The purpose is to use up your existing inventory of yarns and fibres by creating a finished piece of fibre art.

  • The item must be finished during 2011. The item could have been started earlier. This is for those of you with unfinished items who need incentive to get on with it.

  • If you are a member of the Qualicum Weavers & Spinners Guild you must have the item completed by our June meeting so aim for the first week of June. If you are not a member then set your own deadline. BUT SET A DEADLINE!!

  • The piece can be any fibre art item using any technique but it must be a finished piece. Simply spinning fibre into yarn doesn't count as this is equivalent to moving items from one category to another within your stash. The goal here is move items OUT of your stash.

  • The piece must feature an item that has been in your stash for 5 or more years. It's the older items that need attention.

  • The piece can have newly purchased ingredients but the majority of the ingredients should be from your existing stash. Consider items obtained before January 1, 2011 as existing stash.

If you are a member of the Qualicum Weavers and Spinners you may enter your piece in the Challenge in one of the following three categories. Who knows you may win a prize. At the vary least you will clear some space in your cupboard.

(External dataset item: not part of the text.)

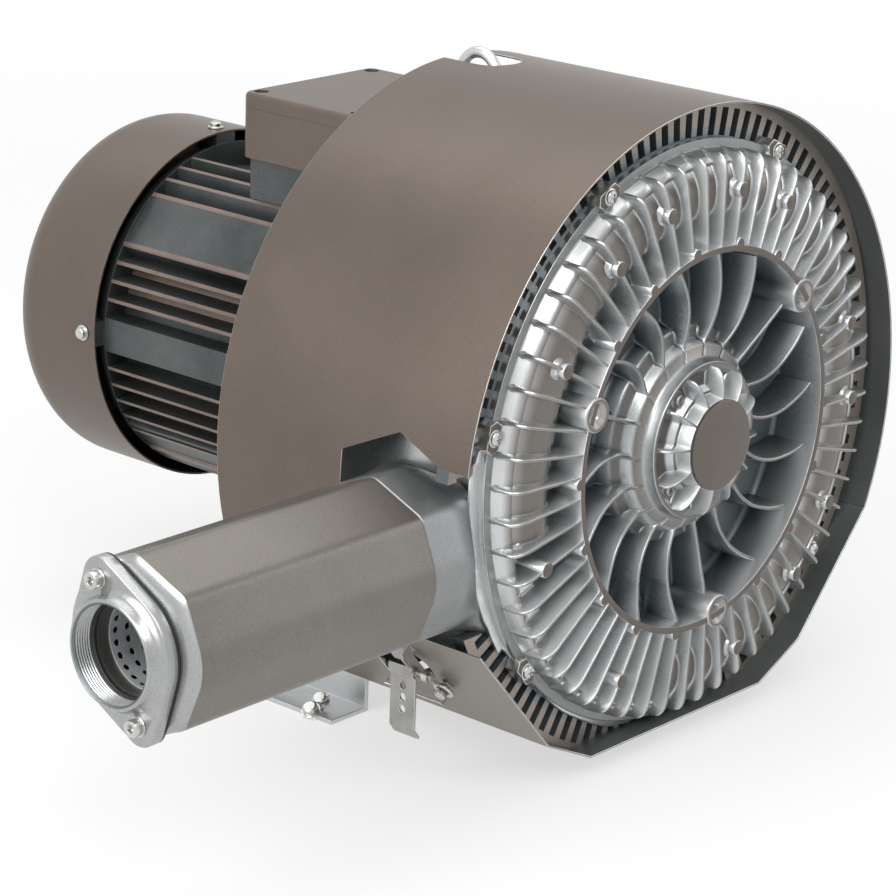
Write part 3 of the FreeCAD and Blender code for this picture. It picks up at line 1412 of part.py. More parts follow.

Longest time sitting on the shelf category for the piece that contains the oldest (in terms of your storage system) material. You'll need to back up your claim with a story.

Volume discount category for the piece that uses up the largest amount (by weight) of material. A bathroom scale is suitable for obtaining the weight.

Most imaginative means of using up stash items in a creative endeavour category. Any fibre art item and any technique.

Take some time to visit with your stash, especially those items that are buried deep inside drawers, storages boxes and those green garbage bags. Bring along your favourite beverage as this will take a while. Spread the items around the floor. Group them together as you see them combining to form a work of art. Feel those creative urges stirring and get on with it. Check this blog at the end of June to see how the Qualicum Weavers & Spinners made out.